この韓国併合100年について、沖縄の人たちはどのように見ているのかと思って、ネット・サーフィンしていたところ、沖縄タイムスの「韓国併合100年 確かな土台を築く時だ」(10.2.13)という記事がありました。このなかで、沖縄の歴史家比嘉春潮をとりあげ、次のように記しています。

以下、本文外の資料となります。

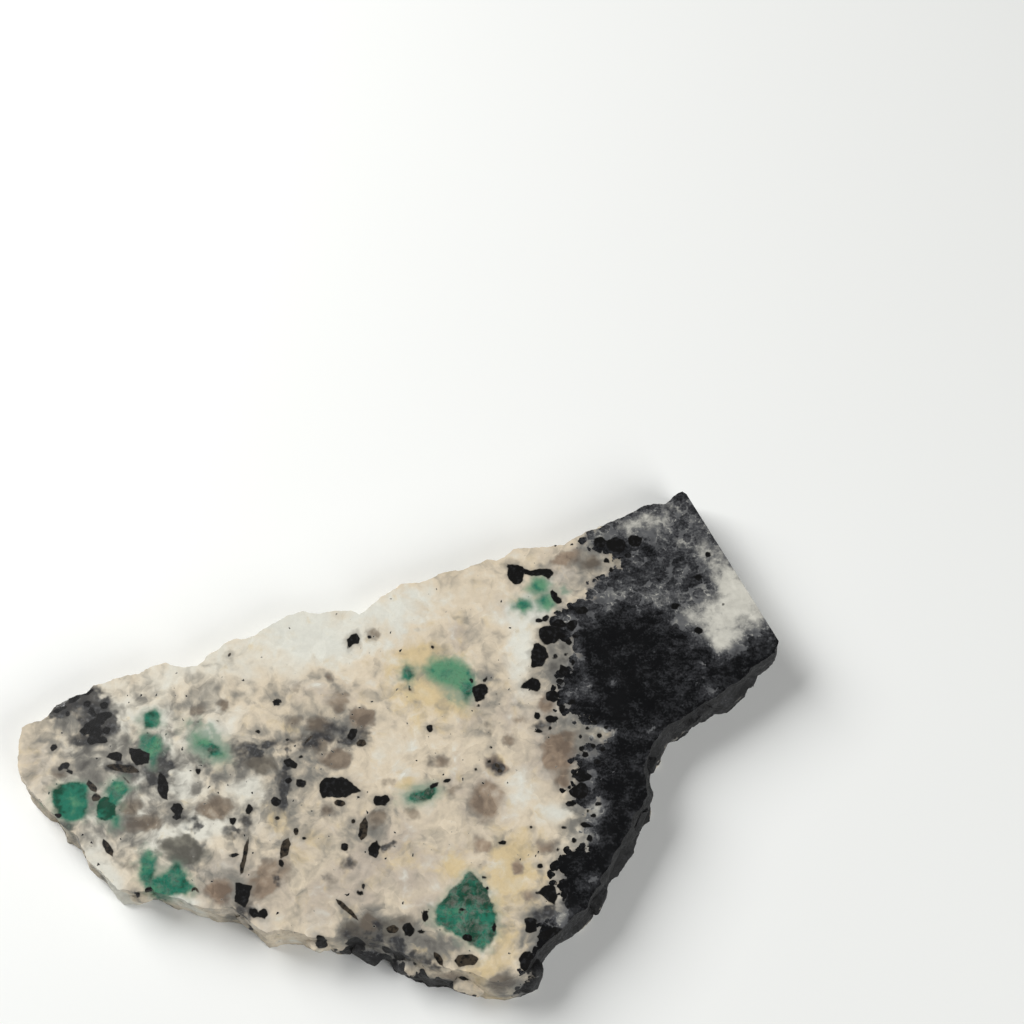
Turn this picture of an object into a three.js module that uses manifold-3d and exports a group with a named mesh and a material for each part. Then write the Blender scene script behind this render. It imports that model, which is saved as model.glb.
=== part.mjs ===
// An emerald slab: a thin slice of pale quartz and feldspar rock with emeralds, black grains and
// a band of dark mica schist. Two faces and one edge are sawn flat; the rest of the rim is broken.
// Millimetres, +Z up. The slab lies on its back face, its show face up.
import * as THREE from 'three';
import { mergeVertices } from 'three/addons/utils/BufferGeometryUtils.js';
import Module from 'manifold-3d';

// ---- driving dimensions -------------------------------------------------------------------

const THICKNESS = 3.0;          // between the two sawn faces
const STATION_STEP = 0.56;      // spacing of the points round the rim
const LAYER_STEP = 0.4;         // spacing of the layers up the rim
const OVERRUN = 0.6;            // the rough blank runs this far past each sawn face
const LEDGE_SPACING = 1.5;      // mean size of one broken facet of the rim
const LEDGE_TILT = 0.16;        // slope of a facet against the rim, rise over run
const FACE_BITE = 0.35;         // share of a ledge's depth that still shows at the show face
const NORMAL_REACH = 3;         // stations on each side that an outward direction is taken over

// The outline of the show face, clockwise from the left tip, as stretches of the rim.
// lean: how far the rim spreads outward below the show face; relief: depth of its ledges.
const RIM = [
  { name: 'upper broken edge', lean: 0.14, relief: 0.24, points: [
    [-23.25, -0.6], [-23.1, 0.35], [-22.5, 0.6], [-21.5, 1.1], [-21.1, 1.75], [-20.5, 2.05],
    [-19.7, 2.45], [-19.3, 2.5], [-18.9, 3.0], [-17.9, 3.4], [-17.0, 3.7], [-16.1, 3.75],
    [-15.4, 4.25], [-14.6, 4.4], [-13.4, 4.15], [-12.6, 4.25], [-12.2, 4.7], [-12.0, 5.1],
    [-11.0, 5.75], [-10.2, 6.05], [-9.9, 5.95], [-9.0, 6.3], [-8.3, 6.8], [-7.6, 7.2],
    [-7.0, 7.65], [-6.2, 7.9], [-5.3, 7.8], [-4.0, 7.95], [-3.2, 8.0], [-2.6, 7.75],
    [-1.8, 8.4], [-1.0, 9.0], [0, 9.7], [1.1, 9.9], [2.6, 10.5], [3.8, 10.7],
    [5.4, 11.25], [6.5, 11.6], [7.1, 12.0], [8.0, 12.15], [9.2, 12.2], [10.2, 12.4],
    [11.2, 12.9], [12.8, 13.75], [14.4, 14.5], [15.4, 15.08], [16.3, 15.25], [16.8, 15.23],
    [17.35, 15.76], [17.9, 16.06],
  ] },
  { name: 'sawn edge', lean: 0, relief: 0, points: [[18.2, 15.8], [23.6, 5.95]] },
  { name: 'right corner', lean: 0.2, relief: 0.22, points: [
    [23.3, 5.2], [22.4, 4.6], [21.6, 4.05],
  ] },
  { name: 'schist edge', lean: 0.42, relief: 0.32, points: [
    [20.86, 3.46], [20.1, 2.7], [19.6, 2.3], [18.6, 1.8], [17.9, 1.4], [17.2, 1.0],
    [16.4, 0.55], [15.9, 0], [15.5, -0.7], [15.0, -1.6], [14.95, -2.4], [15.05, -3.2],
    [15.05, -3.9], [14.7, -4.5], [14.2, -5.1], [14.05, -5.7], [13.7, -6.35], [13.25, -7.2],
    [12.9, -7.95], [12.5, -8.65], [12.0, -9.4], [11.5, -10.1], [11.35, -10.6], [10.85, -11.15],
    [10.1, -11.75], [9.5, -12.25], [8.9, -12.7], [8.4, -13.3], [8.0, -14.0],
  ] },
  { name: 'foot', lean: 0.5, relief: 0.24, points: [
    [7.75, -14.4], [7.2, -14.8], [6.4, -15.0], [5.6, -14.95], [4.8, -14.6], [4.0, -14.35],
    [3.0, -14.15], [2.2, -14.1], [1.4, -13.75], [0.6, -13.3], [-0.2, -12.95], [-1.0, -12.65],
    [-1.9, -12.45], [-2.8, -12.3], [-3.6, -12.4],
  ] },
  { name: 'lower broken edge', lean: 0.15, relief: 0.22, points: [
    [-4.6, -12.4], [-5.6, -12.15], [-6.7, -12.0], [-7.6, -12.2], [-8.4, -11.6], [-9.0, -11.0],
    [-9.7, -10.65], [-10.9, -10.75], [-12.0, -10.5], [-12.8, -10.1], [-13.7, -9.9],
    [-14.5, -9.6], [-15.6, -9.7], [-16.5, -9.5], [-17.0, -9.1], [-17.6, -8.5],
    [-18.5, -7.75], [-18.85, -6.95], [-19.2, -6.2], [-20.1, -5.75], [-20.5, -5.15],
    [-21.4, -4.35], [-22.4, -3.3], [-22.95, -2.4], [-23.2, -1.5],
  ] },
];

// Flakes knocked off the two arrises: [x, y, z, radius], the centre of each scoop.
const FLAKE_SCARS = [
  [-21.2, 2.5, 3.7, 1.15], [-12.9, 5.6, 3.9, 1.25], [-2.5, 9.0, 3.8, 1.3], [7.0, 13.1, 3.8, 1.35],
  [17.4, 17.0, 3.8, 1.3], [15.9, -2.3, 3.7, 1.2], [12.5, -11.0, 3.8, 1.35], [-5.9, -13.4, 3.9, 1.3],
  [-19.9, -7.2, 3.8, 1.3], [24.6, 4.9, 3.5, 1.3], [-16.4, 5.0, -0.7, 1.4], [-7.6, 8.9, -0.8, 1.5],
  [3.4, 11.9, -0.8, 1.5], [18.9, 0.5, -0.7, 1.4], [13.6, -8.4, -0.8, 1.5], [3.9, -16.3, -0.8, 1.4],
  [-10.2, -12.4, -0.8, 1.4], [-18.3, -9.7, -0.8, 1.5], [-24.3, -1.2, -0.6, 1.4],
];

// Six-sided crystals and blocky grains bared by the break, their flat faces just proud of the rim:
// [x, y, z, radius, half length, heading of the axis in degrees, tilt in degrees].
const RIM_CRYSTALS = [
  [-20.1, -4.75, 1.4, 0.85, 1.0, 128, 62],       // the emerald at the left end
  [-20.1, 1.75, 1.8, 0.6, 0.7, 25, 40],
  [-15.3, -9.65, 1.8, 0.6, 0.7, 175, -50],
  [-8.7, -11.0, 1.3, 0.65, 0.85, 150, 35],
  [-4.4, -12.5, 1.9, 0.6, 0.7, 5, -55],
  [-1.7, -12.9, 1.2, 0.7, 0.9, 160, 20],
  [0.7, -13.9, 1.6, 0.6, 0.8, 155, -48],
  [4.3, -14.9, 1.3, 0.65, 0.9, 175, 30],
  [8.1, -14.4, 1.6, 0.75, 0.9, 55, 55],
  [12.0, -9.7, 1.2, 0.7, 0.9, 65, -25],
  [14.5, -5.0, 1.7, 0.65, 0.9, 58, 48],
  [15.4, -1.2, 1.3, 0.65, 0.8, 70, -38],
  [18.4, 1.75, 1.8, 0.7, 0.9, 35, 30],
  [13.2, 13.7, 1.6, 0.6, 0.8, 28, -40],
  [8.6, 11.9, 1.8, 0.6, 0.7, 8, 50],
];

const COLOUR = { rock: 0xd8cdb8 };
const SEED = 2417;

// ---- small helpers ------------------------------------------------------------------------

const wasm = await Module();
wasm.setup();

// A repeatable stream of numbers from 0 to 1.
function makeRandom(seed) {
  let state = seed >>> 0;
  return () => {
    state = (Math.imul(state, 1664525) + 1013904223) >>> 0;
    return state / 4294967296;
  };
}

function mergedCopy(geometry) {
  const bare = geometry.index ? geometry.toNonIndexed() : geometry.clone();
  bare.deleteAttribute('normal');
  bare.deleteAttribute('uv');
  return mergeVertices(bare, 1e-4);
}

function solidOf(geometry) {
  const merged = mergedCopy(geometry);
  return new wasm.Manifold(new wasm.Mesh({
    numProp: 3,
    vertProperties: Float32Array.from(merged.attributes.position.array),
    triVerts: Uint32Array.from(merged.index.array),
  }));
}

function geometryOf(solid) {
  const mesh = solid.getMesh();
  const geometry = new THREE.BufferGeometry();
  geometry.setAttribute('position', new THREE.BufferAttribute(mesh.vertProperties, 3));
  geometry.setIndex(new THREE.BufferAttribute(mesh.triVerts, 1));
  return geometry;
}

// ---- the rim ------------------------------------------------------------------------------

// Evenly spaced stations round the outline, each with its stretch of rim and its outward direction.
function rimStations() {
  const corners = RIM.flatMap((stretch) => stretch.points.map(([x, y]) => (
    { place: new THREE.Vector2(x, y), stretch })));
  const stations = [];
  corners.forEach((corner, index) => {
    const next = corners[(index + 1) % corners.length];
    const run = corner.place.distanceTo(next.place);
    const count = Math.max(1, Math.round(run / STATION_STEP));
    for (let step = 0; step < count; step += 1) {
      const place = corner.place.clone().lerp(next.place, step / count);
      const leaving = corner.stretch === next.stretch || step === 0;
      stations.push({ place, stretch: leaving ? corner.stretch : next.stretch });
    }
  });
  stations.forEach((station, index) => {
    const total = stations.length;
    const before = stations[(index - NORMAL_REACH + total) % total].place;
    const after = stations[(index + NORMAL_REACH) % total].place;
    const along = after.clone().sub(before).normalize();
    station.outward = new THREE.Vector2(-along.y, along.x);   // the outline runs clockwise
  });
  return stations;
}

// Broken facets: each seed stands for one small flat face with its own depth and slope.
function ledgeSeeds(stations, random) {
  const seeds = [];
  const stride = Math.round(LEDGE_SPACING / STATION_STEP);
  for (let index = 0; index < stations.length; index += stride) {
    for (let height = -0.3; height < THICKNESS + OVERRUN; height += LEDGE_SPACING) {
      const jitter = Math.floor(random() * stride);
      const station = stations[(index + jitter) % stations.length];
      seeds.push({
        place: new THREE.Vector3(station.place.x, station.place.y, height + random() * LEDGE_SPACING),
        depth: random() * 2 - 1,
        slope: new THREE.Vector3(random() - 0.5, random() - 0.5, random() - 0.5).multiplyScalar(2),
      });
    }
  }
  return seeds;
}

// How far a point of the rim stands out (or in), in units of its stretch's relief.
function ledgeOffset(place, seeds) {
  let nearest = seeds[0];
  let best = Infinity;
  for (const seed of seeds) {
    const distance = seed.place.distanceToSquared(place);
    if (distance < best) {
      best = distance;
      nearest = seed;
    }
  }
  const slope = place.clone().sub(nearest.place).dot(nearest.slope) * LEDGE_TILT;
  return THREE.MathUtils.clamp(nearest.depth + slope / 0.2, -1.3, 1.3);
}

// Going down from the show face the side bows outward, and its ledges reach their full depth.
function sideOffset(place, { lean, relief }, seeds) {
  const below = THREE.MathUtils.clamp((THICKNESS - place.z) / THICKNESS, 0, 1);
  const bow = lean * Math.sin(Math.min(below * 1.25, 1) * Math.PI / 2);
  return bow + relief * THREE.MathUtils.lerp(FACE_BITE, 1, below) * ledgeOffset(place, seeds);
}

// The rough blank, a little taller than the slab, with its rim broken into ledges.
function roughBlank(stations, seeds) {
  const tall = THICKNESS + 2 * OVERRUN;
  const blank = mergedCopy(new THREE.ExtrudeGeometry(
    new THREE.Shape(stations.map((station) => station.place)),
    { depth: tall, steps: Math.round(tall / LAYER_STEP), bevelEnabled: false },
  ));
  blank.translate(0, 0, -OVERRUN);
  const position = blank.attributes.position;
  const place = new THREE.Vector3();
  for (let index = 0; index < position.count; index += 1) {
    place.fromBufferAttribute(position, index);
    const station = nearestStation(place, stations);
    const shift = sideOffset(place, station.stretch, seeds);
    position.setXY(index, place.x + station.outward.x * shift, place.y + station.outward.y * shift);
  }
  return solidOf(blank);
}

function nearestStation(place, stations) {
  return stations.reduce((found, station) => {
    const distance = Math.hypot(station.place.x - place.x, station.place.y - place.y);
    return distance < found.distance ? { distance, station } : found;
  }, { distance: Infinity, station: stations[0] }).station;
}

// ---- sawn faces, flake scars and rim crystals ----------------------------------------------

function sawnBlock() {
  const wide = 80;
  const block = new THREE.BoxGeometry(wide, wide, THICKNESS);
  block.translate(0, 0, THICKNESS / 2);
  return solidOf(block);
}

function flakeScar([x, y, z, radius], random) {
  const scoop = new THREE.IcosahedronGeometry(radius, 1);
  scoop.rotateX(random() * Math.PI);
  scoop.rotateZ(random() * Math.PI);
  scoop.translate(x, y, z);
  return solidOf(scoop);
}

function rimCrystal([x, y, z, radius, halfLength, heading, tilt], random) {
  const prism = new THREE.CylinderGeometry(radius * 0.8, radius, 2 * halfLength, 6);
  prism.rotateY(random() * Math.PI);
  prism.rotateZ(-Math.PI / 2);
  prism.rotateY(-THREE.MathUtils.degToRad(tilt));
  prism.rotateZ(THREE.MathUtils.degToRad(heading));
  prism.translate(x, y, z);
  return solidOf(prism);
}

// ---- the slab -----------------------------------------------------------------------------

function slabGeometry() {
  const random = makeRandom(SEED);
  const stations = rimStations();
  let slab = roughBlank(stations, ledgeSeeds(stations, random));
  for (const scar of FLAKE_SCARS) {
    slab = slab.subtract(flakeScar(scar, random));
  }
  for (const crystal of RIM_CRYSTALS) {
    slab = slab.add(rimCrystal(crystal, random));
  }
  return geometryOf(slab.intersect(sawnBlock()));
}

// The origin is at the middle of the resting face's box, so the outline is centred here.
function centred(geometry) {
  geometry.computeBoundingBox();
  const { min, max } = geometry.boundingBox;
  geometry.translate(-(min.x + max.x) / 2, -(min.y + max.y) / 2, 0);
  geometry.computeVertexNormals();
  return geometry;
}

function makeSlab() {
  const stone = new THREE.MeshStandardMaterial({ color: COLOUR.rock, roughness: 0.35, metalness: 0 });
  const slab = new THREE.Mesh(centred(slabGeometry()), stone);
  slab.name = 'slab';
  return slab;
}

const emeraldSlab = new THREE.Group();
emeraldSlab.add(makeSlab());

export default emeraldSlab;
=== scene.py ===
"""Emerald slab: the looks of a thin sawn slice of rock that holds emeralds, black grains and schist.

The stone is one mesh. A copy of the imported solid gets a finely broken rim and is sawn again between
two dense flat faces. Each mineral is a body with a shape and a depth inside the stone, and every
point of the surface carries its distance to the nearest body of each kind, which the stone's
material turns into crystals, grains, halos and stains. So the rim and the back cut the same bodies.
"""

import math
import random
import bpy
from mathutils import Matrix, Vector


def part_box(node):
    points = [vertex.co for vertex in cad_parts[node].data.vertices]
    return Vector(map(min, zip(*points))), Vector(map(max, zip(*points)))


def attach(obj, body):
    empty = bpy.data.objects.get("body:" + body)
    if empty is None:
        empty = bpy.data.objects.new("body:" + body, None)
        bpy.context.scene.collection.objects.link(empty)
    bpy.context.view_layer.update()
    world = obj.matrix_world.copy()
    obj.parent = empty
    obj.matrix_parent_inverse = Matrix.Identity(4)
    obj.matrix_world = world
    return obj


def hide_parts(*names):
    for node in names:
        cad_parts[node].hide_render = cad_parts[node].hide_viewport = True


bl_info = {
    "name": "Emerald slab",
    "version": (1, 0, 0),
    "blender": (4, 5, 0),
    "location": "View3D > Sidebar > Emerald slab",
    "description": "Builds a polished slice of emerald-bearing rock and its stage",
    "category": "Object",
}

import bmesh
import bpy
import numpy as np
from bpy.props import FloatProperty, FloatVectorProperty, IntProperty, PointerProperty
from mathutils import Matrix, Vector, noise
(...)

「当時、南風原尋常小学校の訓導だった歴史家の比嘉春潮は、苦渋に満ちた感想を翌月の日記に記している。「万感交々(こもごも)至り筆にする能(あた)わず。知りたきは吾が琉球史の真相なり。人は曰(いわ)く、琉球は長男、台湾は次男、朝鮮は三男と」
琉球処分によって日本に統合された沖縄。日清戦争の結果、日本が領有することになった台湾。領土の安全に死活的な影響を及ぼす「利益線」と位置づけられ日本の植民地となった朝鮮。比嘉春潮の比喩(ひゆ)は、当時の三者関係を浮かび上がらせる。戦後、朝鮮半島が北と南に分断され、沖縄が軍事要塞(ようさい)化する中で、日本は冷戦の受益者であり続けた。韓国併合100年の歴史は、そのことをも浮き彫りにする。」
菅直人首相は、6月23日の沖縄慰霊の日に、沖縄を訪問する予定だと報じられています。また記者会見では、琉球処分についての読書をしているとの発言がありました。菅氏の歴史に向き合おうとの姿勢は評価したい。そして、現実主義者であることを標榜する首相であってみれば、普天間基地の辺野古移設が非現実的であることも、承知していることだと思います。そのうえで、鳩山内閣の日米合意を守るという。菅氏に残された道は、ただひとつ。東アジアに非可逆的な平和を構築し、沖縄および日本全国の米軍基地の存在を陳腐化すること。このために菅首相はただちに、平和外交のイニシァティプを積極果敢にとっていくことて゜す。このための大前提として、東北アジア近隣諸国との歴史的和解へ、一歩踏み込まなければなりません。今年の8月22日、韓国併合100年の日は、大きなチャンスだと思います。